The Oracle at Delphi
The Oracle at Delphi could be consulted by ancient Greeks who wanted divine guidance on important matters. The mechanics are unimportant for our purposes. The style is what brings to mind Pope Francis.
The Oracle at Delphi was great at foretelling the future. Unfortunately, most of the time you could only understand what the Oracle predicted after the event took place. This was because the Oracle thought spelling things out clearly spoiled all the fun of being an oracle. Or maybe it was because the Oracle sat on a three-legged chair over a crack that emitted mind-altering fumes.
This led to oracular pronouncements such as:
"A wall of wood alone shall be uncaptured, a boon to you and your children." Athens constructed a navy (wall of wood) and defeated the invading Persians in the Battle of Salamis.
"Your presence here outrages the god you seek. Go back, matricide! The number 73 marks the hour of your downfall!" The wicked Nero returned to Rome satisfied that he would live a long life. He was soon thereafter killed by Galba, who was 73.
You get the idea. Dealing with oracles is tricky, because it is all in the interpretation. We can try to read Francis through Benedict, as Fr. Z manfully tries to do. What we can't do is just hear and understand.
Tired of Being "Useless?" Then Just... Uh...
The Pope recently complained (again) that his Church was full of hypocrites who were too slothful to do anything except faithfully go to Mass, pray to God and otherwise strive to lead quiet lives. Those Catholics are "useless" to the Church because they do not engage the world with "apostolic zeal."
There was a time when that might have meant the quaint notion of "winning souls for Christ." But it has been a long time since the Church wanted anything to do with that. "Proselytizing is solemn nonsense," the Pope is quoted as saying, which is not exactly a new position.
Just browse the USCCB's website for "New Evangelization." It's "new" because it's all about celebrating others' religious beliefs rather than changing them. The good news is everybody's right! Show some real apostolic zeal and see how long it takes for someone from the chancery to show up with a fire extinguisher.
So what does it mean when the Pope uses some pretty harsh language against Catholics who do not "give the news of Jesus to others?" Once upon a time, the answer would be obvious, but in the era of ecumenism and interreligious dialogue, it is impossible to know what the Pope is talking about when he tells Catholics to "give the news of Jesus to others."
Anyone else find that a little odd?
The Most Important Thing is... Um...
Pope Francis warned against those who misuse the Gospel to support their interests, their ideologies and their theologies. What does that even mean? "Ideologies" is a word he has used in connection with traditionalists in the past. But who is misusing the Gospel these days (unless it is our separated brethren, which is obviously the wrong answer)?

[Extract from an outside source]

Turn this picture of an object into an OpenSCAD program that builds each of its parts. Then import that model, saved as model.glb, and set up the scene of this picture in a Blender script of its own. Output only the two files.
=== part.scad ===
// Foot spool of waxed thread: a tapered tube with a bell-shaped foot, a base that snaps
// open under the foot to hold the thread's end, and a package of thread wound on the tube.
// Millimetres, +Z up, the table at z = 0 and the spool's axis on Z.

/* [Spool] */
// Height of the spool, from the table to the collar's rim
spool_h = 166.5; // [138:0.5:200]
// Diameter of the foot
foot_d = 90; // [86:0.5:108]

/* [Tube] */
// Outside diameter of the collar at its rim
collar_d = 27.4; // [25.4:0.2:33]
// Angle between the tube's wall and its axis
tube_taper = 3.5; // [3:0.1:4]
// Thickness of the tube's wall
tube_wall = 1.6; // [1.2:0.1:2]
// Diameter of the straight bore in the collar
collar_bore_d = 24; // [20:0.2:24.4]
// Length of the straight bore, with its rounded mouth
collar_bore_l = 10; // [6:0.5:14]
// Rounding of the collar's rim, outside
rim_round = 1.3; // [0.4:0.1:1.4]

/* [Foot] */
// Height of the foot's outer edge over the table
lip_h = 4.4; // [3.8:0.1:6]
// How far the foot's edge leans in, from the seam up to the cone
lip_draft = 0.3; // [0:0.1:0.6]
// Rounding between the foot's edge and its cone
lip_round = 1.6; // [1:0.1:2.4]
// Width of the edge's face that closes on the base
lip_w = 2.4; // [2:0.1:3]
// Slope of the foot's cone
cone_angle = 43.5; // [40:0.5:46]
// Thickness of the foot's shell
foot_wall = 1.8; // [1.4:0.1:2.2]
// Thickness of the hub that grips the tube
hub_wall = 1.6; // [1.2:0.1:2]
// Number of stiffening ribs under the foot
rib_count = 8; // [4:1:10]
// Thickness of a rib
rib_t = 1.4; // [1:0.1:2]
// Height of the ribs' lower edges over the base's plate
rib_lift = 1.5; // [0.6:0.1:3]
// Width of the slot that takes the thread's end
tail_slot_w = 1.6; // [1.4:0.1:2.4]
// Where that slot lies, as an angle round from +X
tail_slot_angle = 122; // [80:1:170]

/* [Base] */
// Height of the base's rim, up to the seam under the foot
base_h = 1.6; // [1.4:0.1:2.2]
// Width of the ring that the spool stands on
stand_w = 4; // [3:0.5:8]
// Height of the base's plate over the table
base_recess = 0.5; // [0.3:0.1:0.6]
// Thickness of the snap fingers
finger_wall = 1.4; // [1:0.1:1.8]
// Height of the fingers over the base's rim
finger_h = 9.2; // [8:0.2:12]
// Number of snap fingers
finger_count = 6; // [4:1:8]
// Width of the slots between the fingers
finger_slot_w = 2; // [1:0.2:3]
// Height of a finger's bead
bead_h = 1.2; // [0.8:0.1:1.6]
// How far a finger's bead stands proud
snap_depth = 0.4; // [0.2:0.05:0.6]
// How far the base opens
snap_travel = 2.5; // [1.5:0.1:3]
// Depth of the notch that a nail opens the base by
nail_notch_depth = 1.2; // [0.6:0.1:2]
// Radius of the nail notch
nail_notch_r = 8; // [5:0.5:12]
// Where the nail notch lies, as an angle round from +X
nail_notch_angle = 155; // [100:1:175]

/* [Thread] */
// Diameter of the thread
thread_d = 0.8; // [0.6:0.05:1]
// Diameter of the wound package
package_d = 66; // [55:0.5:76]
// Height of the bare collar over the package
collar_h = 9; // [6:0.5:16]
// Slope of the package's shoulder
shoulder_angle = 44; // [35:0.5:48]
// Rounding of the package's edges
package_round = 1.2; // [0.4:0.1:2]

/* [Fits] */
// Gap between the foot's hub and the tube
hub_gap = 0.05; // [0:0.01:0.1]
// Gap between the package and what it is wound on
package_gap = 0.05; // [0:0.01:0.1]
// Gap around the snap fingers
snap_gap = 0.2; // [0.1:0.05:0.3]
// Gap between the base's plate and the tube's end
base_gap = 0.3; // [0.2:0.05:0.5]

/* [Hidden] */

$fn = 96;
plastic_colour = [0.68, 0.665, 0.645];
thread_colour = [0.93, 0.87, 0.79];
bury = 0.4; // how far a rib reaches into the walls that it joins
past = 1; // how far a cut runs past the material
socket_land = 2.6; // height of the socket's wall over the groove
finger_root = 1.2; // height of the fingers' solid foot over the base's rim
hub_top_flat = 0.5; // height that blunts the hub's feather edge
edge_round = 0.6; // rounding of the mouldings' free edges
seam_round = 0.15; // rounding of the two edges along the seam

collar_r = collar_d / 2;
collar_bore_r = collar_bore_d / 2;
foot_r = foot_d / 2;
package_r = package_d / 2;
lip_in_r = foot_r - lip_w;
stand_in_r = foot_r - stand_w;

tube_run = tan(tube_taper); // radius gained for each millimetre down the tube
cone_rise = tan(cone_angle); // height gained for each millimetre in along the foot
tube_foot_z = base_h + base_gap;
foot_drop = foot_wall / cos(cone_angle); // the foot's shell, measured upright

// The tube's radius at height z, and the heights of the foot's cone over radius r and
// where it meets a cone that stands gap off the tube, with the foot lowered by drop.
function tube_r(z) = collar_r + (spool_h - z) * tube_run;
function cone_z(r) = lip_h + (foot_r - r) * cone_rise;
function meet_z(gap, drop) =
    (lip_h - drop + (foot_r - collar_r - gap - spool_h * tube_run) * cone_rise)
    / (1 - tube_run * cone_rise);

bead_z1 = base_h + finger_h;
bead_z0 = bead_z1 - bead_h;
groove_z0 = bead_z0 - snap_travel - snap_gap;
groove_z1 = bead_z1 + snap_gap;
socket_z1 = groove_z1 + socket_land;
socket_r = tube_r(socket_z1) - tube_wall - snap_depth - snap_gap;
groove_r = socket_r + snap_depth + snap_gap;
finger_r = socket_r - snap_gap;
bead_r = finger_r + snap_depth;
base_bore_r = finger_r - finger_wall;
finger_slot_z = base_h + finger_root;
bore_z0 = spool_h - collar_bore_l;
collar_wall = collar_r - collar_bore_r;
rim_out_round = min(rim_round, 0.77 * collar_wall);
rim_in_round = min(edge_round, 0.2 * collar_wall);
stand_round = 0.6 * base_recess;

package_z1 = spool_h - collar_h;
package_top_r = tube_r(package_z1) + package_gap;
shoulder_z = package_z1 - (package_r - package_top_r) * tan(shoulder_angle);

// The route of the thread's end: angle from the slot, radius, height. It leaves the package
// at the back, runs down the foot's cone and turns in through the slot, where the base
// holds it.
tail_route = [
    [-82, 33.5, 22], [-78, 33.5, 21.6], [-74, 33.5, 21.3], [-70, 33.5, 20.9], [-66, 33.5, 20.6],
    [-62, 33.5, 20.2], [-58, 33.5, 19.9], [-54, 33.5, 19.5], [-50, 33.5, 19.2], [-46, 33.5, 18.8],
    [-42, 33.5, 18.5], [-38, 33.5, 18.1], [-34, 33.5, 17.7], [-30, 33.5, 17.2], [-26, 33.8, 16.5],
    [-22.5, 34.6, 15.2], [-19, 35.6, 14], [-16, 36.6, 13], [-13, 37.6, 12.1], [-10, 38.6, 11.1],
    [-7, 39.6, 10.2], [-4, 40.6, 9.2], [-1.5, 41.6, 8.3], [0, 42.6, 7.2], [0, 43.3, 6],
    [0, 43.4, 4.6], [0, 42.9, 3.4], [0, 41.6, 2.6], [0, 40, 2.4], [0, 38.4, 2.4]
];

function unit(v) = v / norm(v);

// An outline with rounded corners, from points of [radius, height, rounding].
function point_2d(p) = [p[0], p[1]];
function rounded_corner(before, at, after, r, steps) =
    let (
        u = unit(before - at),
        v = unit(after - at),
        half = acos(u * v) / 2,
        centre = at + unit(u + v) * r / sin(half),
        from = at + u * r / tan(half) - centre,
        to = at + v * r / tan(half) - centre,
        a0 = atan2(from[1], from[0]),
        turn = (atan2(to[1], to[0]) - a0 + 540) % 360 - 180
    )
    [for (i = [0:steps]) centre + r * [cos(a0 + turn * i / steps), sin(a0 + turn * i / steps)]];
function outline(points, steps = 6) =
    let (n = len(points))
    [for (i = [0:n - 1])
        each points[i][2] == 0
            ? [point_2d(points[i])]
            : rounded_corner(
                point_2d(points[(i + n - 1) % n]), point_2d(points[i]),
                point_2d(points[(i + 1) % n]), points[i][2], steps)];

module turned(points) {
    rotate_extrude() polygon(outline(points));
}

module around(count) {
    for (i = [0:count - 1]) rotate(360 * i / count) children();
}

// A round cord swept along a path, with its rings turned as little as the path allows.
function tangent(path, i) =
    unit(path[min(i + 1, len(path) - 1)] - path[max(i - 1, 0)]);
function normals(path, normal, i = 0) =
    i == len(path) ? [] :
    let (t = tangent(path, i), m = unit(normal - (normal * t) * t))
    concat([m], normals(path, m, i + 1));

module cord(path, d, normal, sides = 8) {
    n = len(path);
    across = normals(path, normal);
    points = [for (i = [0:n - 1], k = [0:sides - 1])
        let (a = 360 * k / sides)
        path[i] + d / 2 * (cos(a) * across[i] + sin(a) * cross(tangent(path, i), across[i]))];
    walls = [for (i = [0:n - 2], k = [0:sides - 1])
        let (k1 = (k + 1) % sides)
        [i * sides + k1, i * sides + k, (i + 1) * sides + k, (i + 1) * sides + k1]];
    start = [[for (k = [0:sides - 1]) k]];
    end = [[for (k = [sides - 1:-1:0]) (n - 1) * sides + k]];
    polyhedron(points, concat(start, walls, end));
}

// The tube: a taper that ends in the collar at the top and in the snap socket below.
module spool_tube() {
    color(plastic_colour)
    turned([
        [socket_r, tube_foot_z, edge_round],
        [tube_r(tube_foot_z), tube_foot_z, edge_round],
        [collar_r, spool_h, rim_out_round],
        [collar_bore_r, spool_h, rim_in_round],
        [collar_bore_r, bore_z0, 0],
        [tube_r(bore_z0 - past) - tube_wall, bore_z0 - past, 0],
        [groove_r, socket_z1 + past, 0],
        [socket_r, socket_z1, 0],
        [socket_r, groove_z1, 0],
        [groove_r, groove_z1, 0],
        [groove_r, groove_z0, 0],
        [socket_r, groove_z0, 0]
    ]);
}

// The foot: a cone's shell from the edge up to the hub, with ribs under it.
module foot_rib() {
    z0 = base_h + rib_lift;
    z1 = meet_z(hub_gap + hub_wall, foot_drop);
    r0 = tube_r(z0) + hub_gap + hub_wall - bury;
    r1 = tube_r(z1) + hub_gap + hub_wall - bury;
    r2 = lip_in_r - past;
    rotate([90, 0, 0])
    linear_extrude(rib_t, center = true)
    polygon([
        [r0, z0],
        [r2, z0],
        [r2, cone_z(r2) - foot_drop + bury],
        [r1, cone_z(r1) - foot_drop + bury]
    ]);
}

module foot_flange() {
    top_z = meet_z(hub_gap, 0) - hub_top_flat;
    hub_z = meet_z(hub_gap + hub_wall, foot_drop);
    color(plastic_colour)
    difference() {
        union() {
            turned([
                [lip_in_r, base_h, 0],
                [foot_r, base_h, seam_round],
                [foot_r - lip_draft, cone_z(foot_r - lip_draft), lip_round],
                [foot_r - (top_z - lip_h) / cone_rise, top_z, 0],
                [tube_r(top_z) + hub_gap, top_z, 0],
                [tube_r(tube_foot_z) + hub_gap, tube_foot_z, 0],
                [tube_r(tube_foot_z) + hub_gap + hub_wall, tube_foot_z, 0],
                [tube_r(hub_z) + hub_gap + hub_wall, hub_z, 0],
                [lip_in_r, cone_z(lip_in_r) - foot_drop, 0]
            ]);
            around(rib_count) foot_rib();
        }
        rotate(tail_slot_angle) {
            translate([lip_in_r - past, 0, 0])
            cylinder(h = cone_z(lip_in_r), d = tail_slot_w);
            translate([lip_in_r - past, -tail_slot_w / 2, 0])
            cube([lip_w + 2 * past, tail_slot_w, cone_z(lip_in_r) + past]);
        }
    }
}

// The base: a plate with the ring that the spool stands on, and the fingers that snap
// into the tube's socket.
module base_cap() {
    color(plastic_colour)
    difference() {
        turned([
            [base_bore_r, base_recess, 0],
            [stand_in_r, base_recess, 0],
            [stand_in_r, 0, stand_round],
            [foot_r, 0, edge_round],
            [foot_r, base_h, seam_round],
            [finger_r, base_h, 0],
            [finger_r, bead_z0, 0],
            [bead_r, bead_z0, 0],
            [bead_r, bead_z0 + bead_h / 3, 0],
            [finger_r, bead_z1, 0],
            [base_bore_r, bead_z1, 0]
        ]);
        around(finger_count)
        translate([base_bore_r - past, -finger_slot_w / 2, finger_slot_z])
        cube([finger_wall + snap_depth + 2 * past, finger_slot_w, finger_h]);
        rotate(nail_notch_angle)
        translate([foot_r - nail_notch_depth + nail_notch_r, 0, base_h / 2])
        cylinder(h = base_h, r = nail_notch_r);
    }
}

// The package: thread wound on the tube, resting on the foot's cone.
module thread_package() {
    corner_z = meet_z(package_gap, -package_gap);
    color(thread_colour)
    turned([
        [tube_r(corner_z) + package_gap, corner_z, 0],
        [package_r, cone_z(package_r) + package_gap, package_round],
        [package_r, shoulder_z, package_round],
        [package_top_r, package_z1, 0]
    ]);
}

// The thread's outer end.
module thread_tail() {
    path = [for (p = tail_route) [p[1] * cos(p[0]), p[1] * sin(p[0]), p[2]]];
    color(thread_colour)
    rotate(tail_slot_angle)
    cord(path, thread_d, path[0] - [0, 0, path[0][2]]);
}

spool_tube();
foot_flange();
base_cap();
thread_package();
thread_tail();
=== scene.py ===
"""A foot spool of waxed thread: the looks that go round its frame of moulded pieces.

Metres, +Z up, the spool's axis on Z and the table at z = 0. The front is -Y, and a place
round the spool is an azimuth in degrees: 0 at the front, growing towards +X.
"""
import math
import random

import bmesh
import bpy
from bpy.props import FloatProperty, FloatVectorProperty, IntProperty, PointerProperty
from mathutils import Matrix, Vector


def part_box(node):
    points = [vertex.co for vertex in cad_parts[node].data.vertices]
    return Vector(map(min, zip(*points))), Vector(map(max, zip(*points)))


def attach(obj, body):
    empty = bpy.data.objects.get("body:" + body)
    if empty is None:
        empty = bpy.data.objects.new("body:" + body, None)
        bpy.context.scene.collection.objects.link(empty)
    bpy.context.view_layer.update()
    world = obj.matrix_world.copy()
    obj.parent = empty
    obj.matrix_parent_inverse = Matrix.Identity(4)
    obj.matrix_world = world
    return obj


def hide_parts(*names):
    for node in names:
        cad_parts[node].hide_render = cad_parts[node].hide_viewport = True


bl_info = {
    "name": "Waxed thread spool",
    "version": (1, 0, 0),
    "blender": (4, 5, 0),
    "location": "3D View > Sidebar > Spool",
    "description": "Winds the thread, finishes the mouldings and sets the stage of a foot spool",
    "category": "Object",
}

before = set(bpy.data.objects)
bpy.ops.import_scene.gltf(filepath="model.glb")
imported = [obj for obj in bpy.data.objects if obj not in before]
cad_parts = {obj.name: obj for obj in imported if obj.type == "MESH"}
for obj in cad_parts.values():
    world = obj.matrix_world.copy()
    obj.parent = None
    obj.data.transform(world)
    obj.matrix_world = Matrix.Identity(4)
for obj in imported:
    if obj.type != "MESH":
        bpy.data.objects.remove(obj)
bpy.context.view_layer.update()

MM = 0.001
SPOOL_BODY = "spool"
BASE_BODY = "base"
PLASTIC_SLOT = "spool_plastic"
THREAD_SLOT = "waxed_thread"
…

If you put a gun to the Bear's head (which more than one person has done) he might blurt out "tradiconservatists!" First, a bear blurting out anything distracts a hunter long enough to detach him from his lower jaw, which spoils his aim. Second, because when the Pope has complained, it has been about Catholics who don't think the Church was started in 1965, you know "rosary-counters" and the like. But truth to tell, the Bear has no idea who Pope Francis is upset with for misusing the Gospel.
And that's why the Bear calls Pope Francis The Oracle of Santa Marta.
The space between Pope Francis and the faithful has widened, not narrowed in his first year. We are learning that we cannot count on a shared vocabulary, common understanding of the Church, clearly stated goals or fatherly advice to the faithful. The only constants are surprise, change and confusion. From speaking with other Catholics, the Bear has learned he is not alone. The only question is whether those are features or bugs of the Franciscan Church.
Gut instinct says features. So it would be an easy matter to decide he was going to be forthcoming and say what he means.
If only the Bear were an atheist, or homosexual, or Pentecostal, perhaps the Pope would stop calling him names. Faithfully assisting at Mass, praying, and living a quiet life... these "magical" things don't really work in the real world. They're "useless." Get out and "give the news of Jesus to others!"
Whatever that is code for.
On second thought, sit still and await clarification from Church officials. We don't want anyone going crazy with unauthorized zeal here.
P.S. The Bear anticipates someone may object, saying: "Don't try to interpret him; just take what the Pope says at face value!" That would be a good idea if taking him at face value didn't run into a buzz saw of well-established prohibitions and qualifications. The Pope would not casually sweep those aside in a weekday homily. This is why it is certain he means something else. We just don't know what.